Well, he's not nearly as bitter as former New Jersey Nets forward Kenyon Martin, but longtime General Manager Rod Thorn has a similar verdict on the ownership of Bruce Ratner, as described in a recent interview with Yahoo columnist Adrian Wojnarowski's Vertical Podcast with Woj: Rod Thorn (h/t NetsDaily).

At about 58 minutes into the podcast, Thorn describes how Kidd claimed a migraine and asked for a trade, as  he "felt that when ownership let Kenyon Martin go... that ownership didn't care about winning."

Thorn didn't agree with Kidd's tactics, but agreed that Kidd made "a lot of us, including me" far more successful than they would have been.

The new ownership

After Mikhail Prokhorov took over ownership in 2010, Thorn could have stayed. He had "no negative thoughts" about Prokhorov or his deputy Dmitry Razumov, with whom he primarily dealt, and the asked for him to stay.

But Thorn thought he'd been there long enough, more than a decade, "through some really, really good times," and needed a fresh start.

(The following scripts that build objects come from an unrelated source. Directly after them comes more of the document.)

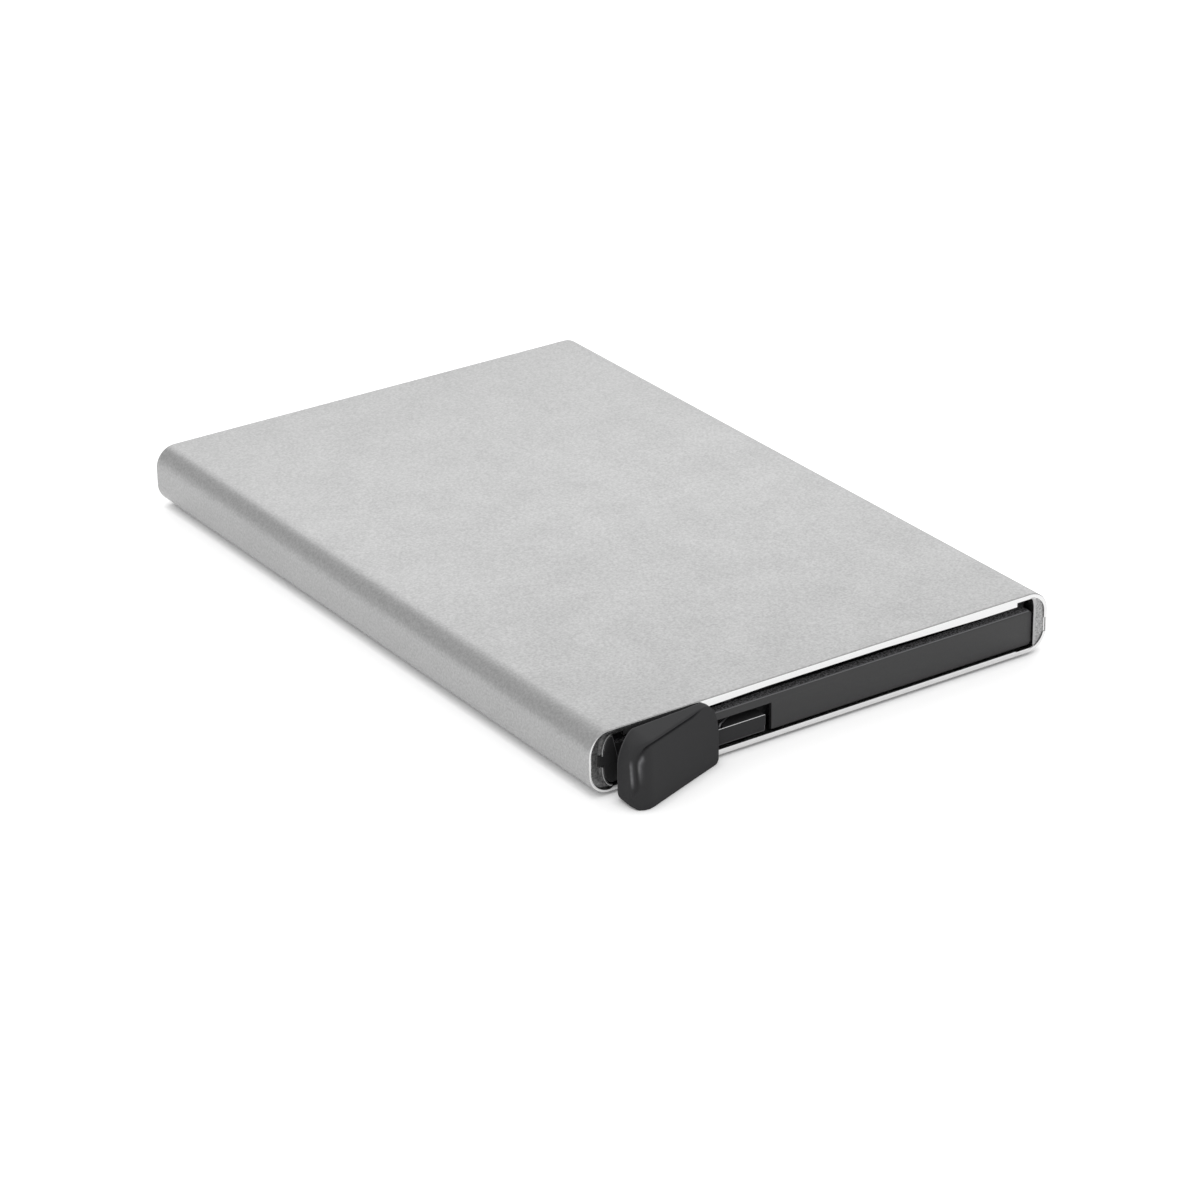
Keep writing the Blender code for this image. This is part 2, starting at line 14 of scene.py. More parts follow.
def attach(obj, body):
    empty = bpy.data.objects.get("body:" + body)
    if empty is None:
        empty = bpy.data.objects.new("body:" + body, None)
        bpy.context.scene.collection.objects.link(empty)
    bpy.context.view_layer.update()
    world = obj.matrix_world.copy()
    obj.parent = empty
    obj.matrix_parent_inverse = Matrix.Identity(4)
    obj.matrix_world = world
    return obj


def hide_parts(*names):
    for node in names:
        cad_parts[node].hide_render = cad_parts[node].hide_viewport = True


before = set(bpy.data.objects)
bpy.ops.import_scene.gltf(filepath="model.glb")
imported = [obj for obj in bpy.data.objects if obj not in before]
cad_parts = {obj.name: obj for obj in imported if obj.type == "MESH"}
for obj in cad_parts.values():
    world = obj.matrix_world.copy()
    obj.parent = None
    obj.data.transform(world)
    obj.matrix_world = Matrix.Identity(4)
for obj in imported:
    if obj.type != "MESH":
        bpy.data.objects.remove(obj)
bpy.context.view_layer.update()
MM = 0.001
QUARTER_TURN = math.pi / 2


def mm(*values):
    """Lengths in metres, from millimetres."""
    return tuple(value * MM for value in values)


# Sleeve
# One aluminium extrusion, sawn to length.  It is bead-blasted and clear anodised outside, and
# both ends are machined afterwards, which leaves a bright bare edge all round.  A thin web
# inside each side wall holds the moulding at the lever's end.

sleeve_width = 63.0 * MM
sleeve_height = 7.4 * MM
sleeve_corner = 2.65 * MM
front_end = -47.5 * MM
mouth_end = 47.5 * MM
side_wall = 0.7 * MM
edge_wall = 0.6 * MM
bottom_wall = 0.7 * MM
top_wall = 0.82 * MM
top_land_wall = 1.1 * MM
land_edge = 27.0 * MM
land_ramp = mm(8.0, 22.0)  # from the thinner middle to the full land
groove_height = 1.6 * MM
groove_depth = 0.28 * MM
sleeve_edge_break = 0.14 * MM
inner_side = sleeve_width / 2 - side_wall
middle_height = sleeve_height / 2
corner_steps = 20
overrun = 0.5 * MM
groove_start = -45.0 * MM
web_back = -44.6 * MM
web_thickness = 0.3 * MM
web_overlap = 0.1 * MM
left_web_top = mm(-28.4, 4.6)
left_web_foot = mm(-28.4, 2.9)
left_web_top_radii = mm(1.38, 2.25)
left_web_foot_radii = mm(1.38, 2.35)
right_web_side = 29.5 * MM
right_web_flare = mm(0.55, 1.45)
web_heights = mm(0.55, 6.85)
web_slot = mm(3.16, 4.48)
slot_tip = -30.1 * MM
end_nick = mm(30.85, 31.22, 2.15, 3.9)  # its sides and its heights
end_nick_depth = 0.1 * MM
chamber_stop_back = front_end + 1.1 * MM
stop_step = 0.02 * MM
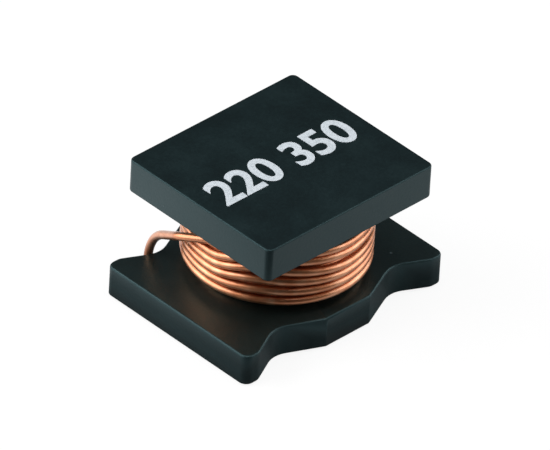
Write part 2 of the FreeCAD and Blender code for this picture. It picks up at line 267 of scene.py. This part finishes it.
# %% [markdown]
# Two soft lamps stand low, far out to the left and to the right of the camera, so that the coil
# shines at its two sides and stays deep brown at its front. A third one hangs above, where the
# upper flange shades the coil from it. One big lamp would be simpler, but it would light the
# coil's front as well. The sky is dim and bluish, because the ferrite's upper faces are dull
# mirrors of it: a little lighter behind the choke, and nearly black in front.

# %% Lamps and sky
LAMPS = (
    # name, bearing and height in degrees, distance, width, level of a white sheet that faces it
    ("lamp_left", 139, 24, 60 * MM, 62 * MM, 1.15),
    ("lamp_right", -33, 21, 60 * MM, 50 * MM, 0.56),
    ("lamp_above", -135, 84, 70 * MM, 50 * MM, 0.38),
)
SKY_COLOUR = "#e4f1f6"
SKY_BEHIND = 0.10
SKY_IN_FRONT = 0.03
BEHIND = (0.71, 0.70, 0.0)
SKY_FADE_FROM, SKY_FADE_TO = -0.3, 0.8


def make_lamp(name, bearing, height, far, width, level):
    """A square lamp that faces the choke. A lamp's energy spreads with the distance squared."""
    data = bpy.data.lights.new(name, "AREA")
    data.shape = "SQUARE"
    data.size = width
    data.energy = level * math.pi ** 2 * far ** 2
    lamp = bpy.data.objects.new(name, data)
    bpy.context.scene.collection.objects.link(lamp)
    turned, raised = math.radians(bearing), math.radians(height)
    way = Vector((math.cos(raised) * math.cos(turned), math.cos(raised) * math.sin(turned),
                  math.sin(raised)))
    facing = way.to_track_quat("Z", "Y").to_matrix().to_4x4()
    lamp.matrix_world = Matrix.Translation(way * far) @ facing


def make_sky():
    """A dim sky that is lighter behind the choke than in front of it."""
    world = bpy.data.worlds.new("studio")
    bpy.context.scene.world = world
    world.use_nodes = True
    tree = world.node_tree
    tree.nodes.clear()
    way = add(tree, "ShaderNodeTexCoord")
    back = add(tree, "ShaderNodeVectorMath", {"operation": "DOT_PRODUCT"},
               {0: way.outputs["Generated"], 1: BEHIND})
    level = add(tree, "ShaderNodeMapRange", {"interpolation_type": "SMOOTHSTEP"},
                {"Value": back.outputs["Value"], "From Min": SKY_FADE_FROM,
                 "From Max": SKY_FADE_TO, "To Min": SKY_IN_FRONT, "To Max": SKY_BEHIND})
    sky = add(tree, "ShaderNodeBackground",
              inputs={"Color": linear(SKY_COLOUR), "Strength": level.outputs["Result"]})
    add(tree, "ShaderNodeOutputWorld", inputs={"Surface": sky.outputs[0]})


for row in LAMPS:
    make_lamp(*row)
make_sky()
print(len(LAMPS), "lamps and a dim sky")

# %% [markdown]
# Nickel-zinc ferrite is a fired ceramic: powder is pressed in a die, fired, and tumbled with
# others of its kind. Its black has a slight blue-green cast, which its gloss shares. A picture
# could be wrapped round the drum for its grain, but noise that is worked out in space needs no
# seams. Two noises are mixed: the grain, a few hundredths of a millimetre across and drawn
# coarser than it is so that it shows at all, and broad clouds from uneven firing.

# %% Ferrite's grain
GRAIN = 0.05 * MM
GRAIN_DETAIL, GRAIN_RAGGEDNESS = 3.0, 0.6
CLOUD = 0.6 * MM
CLOUD_DETAIL, CLOUD_RAGGEDNESS = 4.0, 0.55
GRAIN_PART, CLOUD_PART = 0.4, 0.6


def ferrite_grain(tree, place):
    """The grain by itself, and the grain mixed with the clouds."""
    grain = add(tree, "ShaderNodeTexNoise", {"noise_dimensions": "3D"},
                {"Vector": place, "Scale": 1 / GRAIN, "Detail": GRAIN_DETAIL,
                 "Roughness": GRAIN_RAGGEDNESS})
    cloud = add(tree, "ShaderNodeTexNoise", {"noise_dimensions": "3D"},
                {"Vector": place, "Scale": 1 / CLOUD, "Detail": CLOUD_DETAIL,
                 "Roughness": CLOUD_RAGGEDNESS})
    fine = add(tree, "ShaderNodeMath", {"operation": "MULTIPLY"},
               {0: grain.outputs["Fac"], 1: GRAIN_PART})
    mixed = add(tree, "ShaderNodeMath", {"operation": "MULTIPLY_ADD"},
                {0: cloud.outputs["Fac"], 1: CLOUD_PART, 2: fine.outputs[0]})
    return grain.outputs["Fac"], mixed.outputs[0]


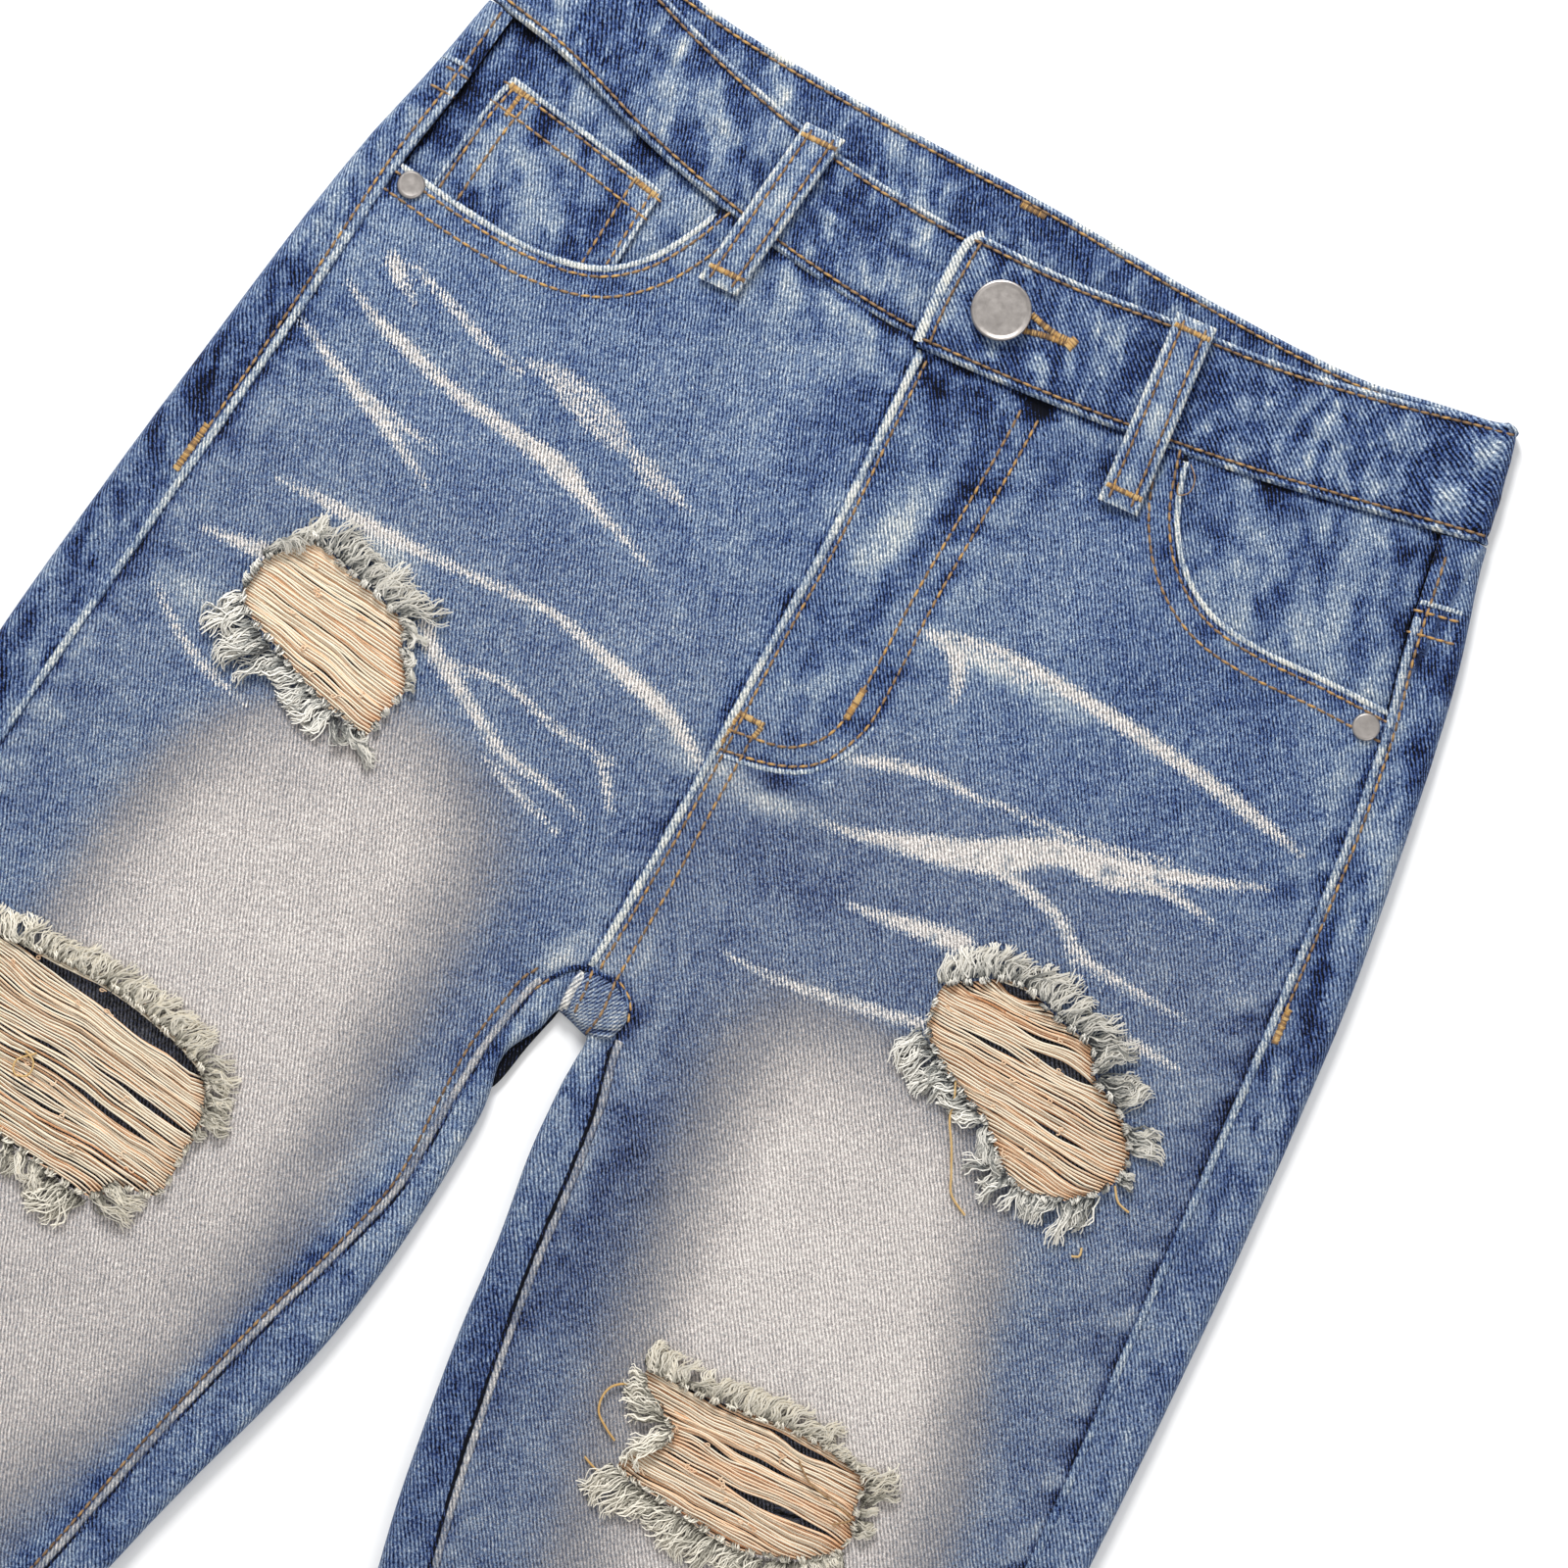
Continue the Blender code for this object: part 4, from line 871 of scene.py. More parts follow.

 Wojnarowski tried to probe, suggesting that the "business side," notably team/arena CEO Brett Yormark, "had influence," seeking stars, and "that kind of shortcut was never going to work... I'm not sure you wanted to run a team that way... if basketball wasn't steering the ship."

"Well," responded Thorn, "teams have changed. Ownership has changed. Virtually everybody that owns a team now today is a billionaire. There's no more mom and pop. There's no more what we had in the ABA [American Basketball Association] where we were trying to make it every day and what you had at various times in the NBA where we're all in it together.  Now, it's 'we got to do this or else' basically. But it was me."

That's reasonable, just as it's not unlikely that Thorn had his doubts about the new ownership and their assemblage of a not-quite-stellar, bound-for-Brooklyn team anchored by guards Deron Williams and Joe Johnson, and even more so the trade--a sacrifice--to bring aging Boston Celtic Kevin Garnett and Paul Pierce.